Даже одного бластофита убить — это не игрушки. А уж четырех!

В общем, в этот день решили больше не летать. Заодно и выспались. Гот не мог ручаться, но ему казалось, что бой против четырех «веретенок» вымотал даже Зверя. Если он вообще умеет уставать. Должен по идее-то. Не железный ведь в самом деле.

А Зверь опасался нового нападения на буровую. Пресловутое чутье ничего ему не говорило, но сержант маялся бездельем, спать явно не собирался и даже обрычал по связи Лонга, оставленного Готом на плато в качестве временного командира.
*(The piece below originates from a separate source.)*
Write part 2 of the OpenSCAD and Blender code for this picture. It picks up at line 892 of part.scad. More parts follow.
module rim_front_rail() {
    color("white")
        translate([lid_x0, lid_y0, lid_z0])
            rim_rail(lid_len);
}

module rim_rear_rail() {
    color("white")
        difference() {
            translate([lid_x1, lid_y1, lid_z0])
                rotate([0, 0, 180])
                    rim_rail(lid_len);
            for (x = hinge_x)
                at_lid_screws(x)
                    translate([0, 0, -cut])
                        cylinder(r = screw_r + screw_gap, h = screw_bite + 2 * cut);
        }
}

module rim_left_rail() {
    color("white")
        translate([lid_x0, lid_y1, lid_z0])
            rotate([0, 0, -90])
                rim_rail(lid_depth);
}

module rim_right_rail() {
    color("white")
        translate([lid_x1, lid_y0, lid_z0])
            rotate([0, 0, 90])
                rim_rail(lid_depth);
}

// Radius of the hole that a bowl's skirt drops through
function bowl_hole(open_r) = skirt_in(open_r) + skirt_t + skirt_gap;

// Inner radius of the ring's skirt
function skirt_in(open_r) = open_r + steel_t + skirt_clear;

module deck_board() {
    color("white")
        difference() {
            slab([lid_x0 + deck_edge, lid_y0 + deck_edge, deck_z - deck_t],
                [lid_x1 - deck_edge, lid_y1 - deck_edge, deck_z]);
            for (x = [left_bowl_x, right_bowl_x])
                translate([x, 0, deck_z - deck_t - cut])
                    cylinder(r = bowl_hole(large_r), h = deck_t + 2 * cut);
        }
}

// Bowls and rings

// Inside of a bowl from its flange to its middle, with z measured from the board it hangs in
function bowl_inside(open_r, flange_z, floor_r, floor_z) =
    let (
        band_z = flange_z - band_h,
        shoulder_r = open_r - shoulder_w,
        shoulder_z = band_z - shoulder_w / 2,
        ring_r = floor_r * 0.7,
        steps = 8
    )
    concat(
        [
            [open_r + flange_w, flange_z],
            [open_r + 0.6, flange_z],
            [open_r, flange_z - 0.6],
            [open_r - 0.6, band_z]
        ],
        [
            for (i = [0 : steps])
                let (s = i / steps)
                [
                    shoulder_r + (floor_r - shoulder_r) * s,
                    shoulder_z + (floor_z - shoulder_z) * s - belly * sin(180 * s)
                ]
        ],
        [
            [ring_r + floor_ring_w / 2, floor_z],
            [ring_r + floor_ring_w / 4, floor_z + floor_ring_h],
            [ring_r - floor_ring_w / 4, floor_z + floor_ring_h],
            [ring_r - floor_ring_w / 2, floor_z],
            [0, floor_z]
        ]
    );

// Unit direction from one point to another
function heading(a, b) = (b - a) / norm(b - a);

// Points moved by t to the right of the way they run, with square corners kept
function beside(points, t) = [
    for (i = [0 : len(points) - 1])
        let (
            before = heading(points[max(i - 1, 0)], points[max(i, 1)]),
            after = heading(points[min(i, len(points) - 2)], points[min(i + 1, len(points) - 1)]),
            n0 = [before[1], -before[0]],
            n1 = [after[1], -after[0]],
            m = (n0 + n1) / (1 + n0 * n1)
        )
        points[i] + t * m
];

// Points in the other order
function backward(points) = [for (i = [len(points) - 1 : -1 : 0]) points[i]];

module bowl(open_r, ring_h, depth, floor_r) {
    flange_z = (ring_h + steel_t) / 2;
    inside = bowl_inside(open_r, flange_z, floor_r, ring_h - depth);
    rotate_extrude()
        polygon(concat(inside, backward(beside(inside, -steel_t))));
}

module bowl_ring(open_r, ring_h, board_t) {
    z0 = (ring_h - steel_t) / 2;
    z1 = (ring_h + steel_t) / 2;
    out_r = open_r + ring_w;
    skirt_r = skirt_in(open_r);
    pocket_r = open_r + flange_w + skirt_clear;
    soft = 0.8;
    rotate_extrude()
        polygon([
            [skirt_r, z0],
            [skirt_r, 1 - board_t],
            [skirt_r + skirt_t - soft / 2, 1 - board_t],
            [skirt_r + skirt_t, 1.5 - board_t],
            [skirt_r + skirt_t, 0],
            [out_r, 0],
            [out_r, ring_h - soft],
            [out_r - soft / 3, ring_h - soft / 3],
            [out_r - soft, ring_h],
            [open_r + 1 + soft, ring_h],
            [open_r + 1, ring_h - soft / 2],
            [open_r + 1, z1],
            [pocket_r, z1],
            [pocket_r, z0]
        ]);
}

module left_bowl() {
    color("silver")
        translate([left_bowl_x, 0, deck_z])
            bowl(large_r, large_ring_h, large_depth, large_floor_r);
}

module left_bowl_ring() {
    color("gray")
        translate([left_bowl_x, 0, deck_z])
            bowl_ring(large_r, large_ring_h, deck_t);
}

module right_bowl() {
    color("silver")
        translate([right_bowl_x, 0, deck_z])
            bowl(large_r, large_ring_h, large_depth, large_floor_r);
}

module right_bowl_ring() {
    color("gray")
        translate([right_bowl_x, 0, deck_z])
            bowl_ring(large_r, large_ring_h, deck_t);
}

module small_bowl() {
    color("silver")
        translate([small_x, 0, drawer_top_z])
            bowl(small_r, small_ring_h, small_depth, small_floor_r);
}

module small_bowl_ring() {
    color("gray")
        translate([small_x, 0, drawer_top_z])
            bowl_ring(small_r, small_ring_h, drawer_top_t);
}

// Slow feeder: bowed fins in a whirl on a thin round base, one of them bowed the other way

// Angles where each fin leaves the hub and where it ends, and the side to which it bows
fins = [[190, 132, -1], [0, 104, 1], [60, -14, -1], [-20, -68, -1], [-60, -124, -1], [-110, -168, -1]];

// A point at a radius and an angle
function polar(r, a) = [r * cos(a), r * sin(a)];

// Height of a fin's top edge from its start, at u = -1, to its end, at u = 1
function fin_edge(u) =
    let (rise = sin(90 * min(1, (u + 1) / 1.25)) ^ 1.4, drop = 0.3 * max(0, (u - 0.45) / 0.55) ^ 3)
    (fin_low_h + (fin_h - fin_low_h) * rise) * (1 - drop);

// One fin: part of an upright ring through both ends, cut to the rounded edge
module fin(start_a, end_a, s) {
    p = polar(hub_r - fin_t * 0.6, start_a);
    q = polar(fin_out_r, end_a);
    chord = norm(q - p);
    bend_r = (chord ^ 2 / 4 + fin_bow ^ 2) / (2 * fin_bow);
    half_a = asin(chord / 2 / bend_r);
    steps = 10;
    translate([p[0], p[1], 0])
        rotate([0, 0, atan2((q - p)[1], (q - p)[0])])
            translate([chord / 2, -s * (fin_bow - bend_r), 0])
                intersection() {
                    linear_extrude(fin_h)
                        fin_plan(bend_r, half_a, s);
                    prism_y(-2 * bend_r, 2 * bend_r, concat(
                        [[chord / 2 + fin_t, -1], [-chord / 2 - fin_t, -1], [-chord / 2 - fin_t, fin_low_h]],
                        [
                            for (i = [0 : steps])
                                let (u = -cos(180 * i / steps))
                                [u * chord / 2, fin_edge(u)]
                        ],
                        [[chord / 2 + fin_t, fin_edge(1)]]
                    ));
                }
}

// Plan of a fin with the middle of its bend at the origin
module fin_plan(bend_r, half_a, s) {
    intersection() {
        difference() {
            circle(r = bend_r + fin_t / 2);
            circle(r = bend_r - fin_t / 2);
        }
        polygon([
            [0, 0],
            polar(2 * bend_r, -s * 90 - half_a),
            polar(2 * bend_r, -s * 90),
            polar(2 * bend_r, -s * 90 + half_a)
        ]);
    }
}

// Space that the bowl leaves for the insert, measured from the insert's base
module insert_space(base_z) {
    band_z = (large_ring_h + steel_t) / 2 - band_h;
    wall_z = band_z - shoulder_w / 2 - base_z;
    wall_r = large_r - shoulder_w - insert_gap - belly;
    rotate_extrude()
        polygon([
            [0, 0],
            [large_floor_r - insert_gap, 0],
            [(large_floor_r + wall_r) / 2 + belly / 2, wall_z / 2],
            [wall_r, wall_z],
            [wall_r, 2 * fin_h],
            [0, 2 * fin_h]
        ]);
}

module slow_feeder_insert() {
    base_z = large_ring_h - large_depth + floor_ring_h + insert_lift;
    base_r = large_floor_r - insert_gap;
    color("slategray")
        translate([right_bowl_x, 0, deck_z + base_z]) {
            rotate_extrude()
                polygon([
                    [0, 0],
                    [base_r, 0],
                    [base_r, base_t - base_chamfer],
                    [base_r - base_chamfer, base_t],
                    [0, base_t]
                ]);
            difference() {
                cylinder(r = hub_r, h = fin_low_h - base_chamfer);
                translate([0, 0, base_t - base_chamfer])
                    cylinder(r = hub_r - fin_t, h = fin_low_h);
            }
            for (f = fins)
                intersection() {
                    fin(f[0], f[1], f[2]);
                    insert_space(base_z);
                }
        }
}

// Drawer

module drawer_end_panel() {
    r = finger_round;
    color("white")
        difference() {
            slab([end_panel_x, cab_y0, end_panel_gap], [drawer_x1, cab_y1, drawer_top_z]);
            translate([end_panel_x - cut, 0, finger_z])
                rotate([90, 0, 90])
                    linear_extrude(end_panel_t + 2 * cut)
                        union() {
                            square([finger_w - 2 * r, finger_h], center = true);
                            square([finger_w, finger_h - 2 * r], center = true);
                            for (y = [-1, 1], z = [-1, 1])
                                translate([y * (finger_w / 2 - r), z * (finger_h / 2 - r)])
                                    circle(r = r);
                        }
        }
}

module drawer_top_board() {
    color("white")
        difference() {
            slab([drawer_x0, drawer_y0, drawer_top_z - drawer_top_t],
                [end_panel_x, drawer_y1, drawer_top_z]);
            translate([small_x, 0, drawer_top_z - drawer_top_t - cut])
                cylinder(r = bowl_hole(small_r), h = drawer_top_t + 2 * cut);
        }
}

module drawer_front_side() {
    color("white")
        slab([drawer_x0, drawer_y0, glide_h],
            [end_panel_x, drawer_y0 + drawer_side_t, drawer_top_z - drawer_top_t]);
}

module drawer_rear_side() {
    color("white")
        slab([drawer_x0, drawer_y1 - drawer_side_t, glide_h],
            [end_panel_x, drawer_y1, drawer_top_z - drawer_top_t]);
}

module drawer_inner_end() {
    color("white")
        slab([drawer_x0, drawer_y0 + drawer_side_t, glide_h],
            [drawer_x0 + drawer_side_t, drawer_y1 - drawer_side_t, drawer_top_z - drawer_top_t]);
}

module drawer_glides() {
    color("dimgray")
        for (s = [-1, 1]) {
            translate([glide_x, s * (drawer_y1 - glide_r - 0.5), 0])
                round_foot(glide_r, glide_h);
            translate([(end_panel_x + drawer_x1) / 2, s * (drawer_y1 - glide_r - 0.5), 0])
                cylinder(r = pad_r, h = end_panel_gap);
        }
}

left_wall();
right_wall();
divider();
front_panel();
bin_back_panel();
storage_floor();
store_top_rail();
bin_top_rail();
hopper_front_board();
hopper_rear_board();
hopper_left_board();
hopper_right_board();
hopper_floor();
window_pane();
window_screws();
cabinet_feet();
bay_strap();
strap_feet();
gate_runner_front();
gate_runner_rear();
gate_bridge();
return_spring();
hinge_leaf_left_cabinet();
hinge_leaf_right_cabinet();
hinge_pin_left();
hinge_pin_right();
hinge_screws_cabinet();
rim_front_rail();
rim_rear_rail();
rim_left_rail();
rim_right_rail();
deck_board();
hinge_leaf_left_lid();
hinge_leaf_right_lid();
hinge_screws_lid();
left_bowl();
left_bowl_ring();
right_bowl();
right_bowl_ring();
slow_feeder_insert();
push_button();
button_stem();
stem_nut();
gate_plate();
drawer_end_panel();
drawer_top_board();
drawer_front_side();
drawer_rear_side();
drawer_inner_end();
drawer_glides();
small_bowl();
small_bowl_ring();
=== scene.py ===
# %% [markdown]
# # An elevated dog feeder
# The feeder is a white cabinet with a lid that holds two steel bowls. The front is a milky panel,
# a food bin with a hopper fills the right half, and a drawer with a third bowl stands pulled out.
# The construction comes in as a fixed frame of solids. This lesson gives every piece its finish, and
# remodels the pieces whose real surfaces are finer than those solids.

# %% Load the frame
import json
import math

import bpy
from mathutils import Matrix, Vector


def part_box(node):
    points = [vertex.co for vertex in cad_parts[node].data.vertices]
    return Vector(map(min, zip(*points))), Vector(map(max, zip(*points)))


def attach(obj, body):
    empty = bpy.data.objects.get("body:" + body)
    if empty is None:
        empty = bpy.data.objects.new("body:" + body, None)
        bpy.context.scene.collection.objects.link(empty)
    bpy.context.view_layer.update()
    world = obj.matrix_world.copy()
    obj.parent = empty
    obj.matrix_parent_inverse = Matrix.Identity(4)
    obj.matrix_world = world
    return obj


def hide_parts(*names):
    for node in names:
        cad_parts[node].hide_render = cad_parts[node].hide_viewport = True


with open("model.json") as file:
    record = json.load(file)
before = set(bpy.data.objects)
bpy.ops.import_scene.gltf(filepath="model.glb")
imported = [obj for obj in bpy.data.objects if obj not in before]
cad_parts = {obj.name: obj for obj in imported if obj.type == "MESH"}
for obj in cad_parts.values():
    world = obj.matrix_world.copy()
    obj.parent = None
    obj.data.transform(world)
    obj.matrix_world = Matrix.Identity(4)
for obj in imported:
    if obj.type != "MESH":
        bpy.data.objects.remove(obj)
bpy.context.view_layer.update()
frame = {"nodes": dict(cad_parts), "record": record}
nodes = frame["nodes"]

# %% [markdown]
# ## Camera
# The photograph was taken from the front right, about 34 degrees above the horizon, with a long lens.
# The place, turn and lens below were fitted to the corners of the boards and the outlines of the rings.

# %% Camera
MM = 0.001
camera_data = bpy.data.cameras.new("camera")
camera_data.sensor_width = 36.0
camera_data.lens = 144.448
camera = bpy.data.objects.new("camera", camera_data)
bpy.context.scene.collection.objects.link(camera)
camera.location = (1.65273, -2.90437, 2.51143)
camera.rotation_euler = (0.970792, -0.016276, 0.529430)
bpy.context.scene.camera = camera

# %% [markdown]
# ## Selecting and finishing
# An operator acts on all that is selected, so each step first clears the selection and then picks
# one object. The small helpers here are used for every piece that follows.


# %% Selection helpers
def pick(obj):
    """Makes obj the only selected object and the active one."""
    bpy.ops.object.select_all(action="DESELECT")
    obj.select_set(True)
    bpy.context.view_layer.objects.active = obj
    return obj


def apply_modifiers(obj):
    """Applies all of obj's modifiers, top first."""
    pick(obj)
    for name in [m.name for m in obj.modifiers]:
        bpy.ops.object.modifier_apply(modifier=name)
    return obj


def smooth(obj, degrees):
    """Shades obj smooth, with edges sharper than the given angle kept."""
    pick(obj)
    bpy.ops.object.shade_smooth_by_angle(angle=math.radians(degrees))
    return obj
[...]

Тот имел неосторожность вместе с докладом передать для господина сержанта персональный привет от Улы. Лонг, кажется, слегка испугался. Раньше Зверь никогда и ни на кого не рычал. Не по делу, во всяком случае, не рычал.

— Как думаешь, — спросил его Гот, выслушав доклад Лонга и отключившись, — пара сотен отжиманий пойдет тебе на пользу?

— Произвол, — неуверенно пробормотал Зверь.

— Это и есть служба, сынок, — наставительно заметил Дитрих.

Зверь сообщил, что теперь ему есть над чем подумать, и убрался на верхнюю палубу. К вертолетам поближе, надо полагать. Или от начальства подальше. Кто его разберет?


Вышка покачивалась едва заметно. Здесь, наверху, это можно было почувствовать. При желании. Так качаются высотные дома. Если жить на последнем этаже — это ощущаешь постоянно. Привыкаешь, впрочем, довольно быстро. И только вернувшись домой после долгой отлучки, какое-то время чувствуешь себя странно.

Домой.

Один из домов как раз и занимал два верхних этажа стометровой башни-небоскреба. Другой, терем-теремок в лесу, сгорел. Третий дом был у моря. Маленький. Из белого камня. Там хорошо было рисовать. Волны шумели так же, как здесь. Еще был пустой поселок, потерявшийся в казахской степи. Грустное место. Люди жили там когда-то, а потом уехали. Дома тосковали по хозяевам, плакали по ночам. Зверь любил убивать там. Но делал это не часто. Только в годовщину смерти Маринки.

Смерти. Ха!

Сначала он убивал рыбаков, пастухов и охотников. Убивал и скармливал волкам. Потом… начал меняться. Научился сам становиться волком. Это было интересно. И весело. А серые бродили за ним, как ласковые собачонки… Сколько же людей погибло в том санатории? Не считал. Может быть, зря.

Жаль, что слушались его только теплокровные. Здесь, на Цирцее, было бы намного проще, умей он приказывать насекомым или рептилиям. Ну да, а уж как хорошо было бы, если б их жизни годились в пищу!

Джокер как-то управляется с джунглями. Он договаривается, а не приказывает, может, поэтому у него получается? Нет, вряд ли. Джокер просто другой. Совсем. Он Зверю полярен. Интересно, если отдать ему чужую боль, что получится?

Волны шумели внизу. Небо стало низким, белым, потом потемнело. Стена дождя, вроде бы далекая, вдруг оказалась совсем близко. Еще было время убраться в ангар, к «Мурене», но Зверь пренебрег. Ничего опасного дождевая вода с собой не принесла, ни тебе кислоты, ни хотя бы бактерий каких болезнетворных, так отчего прятаться? Он остался сидеть на палубе, только поежился слегка, когда тугие капли радостно и громко забарабанили по плечам и спине, разлетаясь брызгами от пластинок легкой брони. Посидев немного просто так, радуясь уже оттого, что может себе позволить сидеть и ровным счетом ничего не делать, да еще и промокнуть при этом, Зверь встал и пошел к перилам.

Холодная вода брызнула за воротник. Почти забытое ощущение. Зябко. И чуточку смешно.

Море из синего стало серым. Волны бились об опоры. Красиво. Было бы славно нарисовать все это, но… Чего Тихий не умел, так это рисовать. Значит, нельзя. От образа уже почти ничего не осталось, но увлекаться переменами не стоит.

Зверь представил себе реакцию Пенделя или Пижона на сообщение о том, что он не имеет к Азамату никакого отношения… Нет, нельзя сказать, чтобы совсем никакого, — все-таки он убил Тихого. И его родителей. И забрал его имя. И скопировал его душу.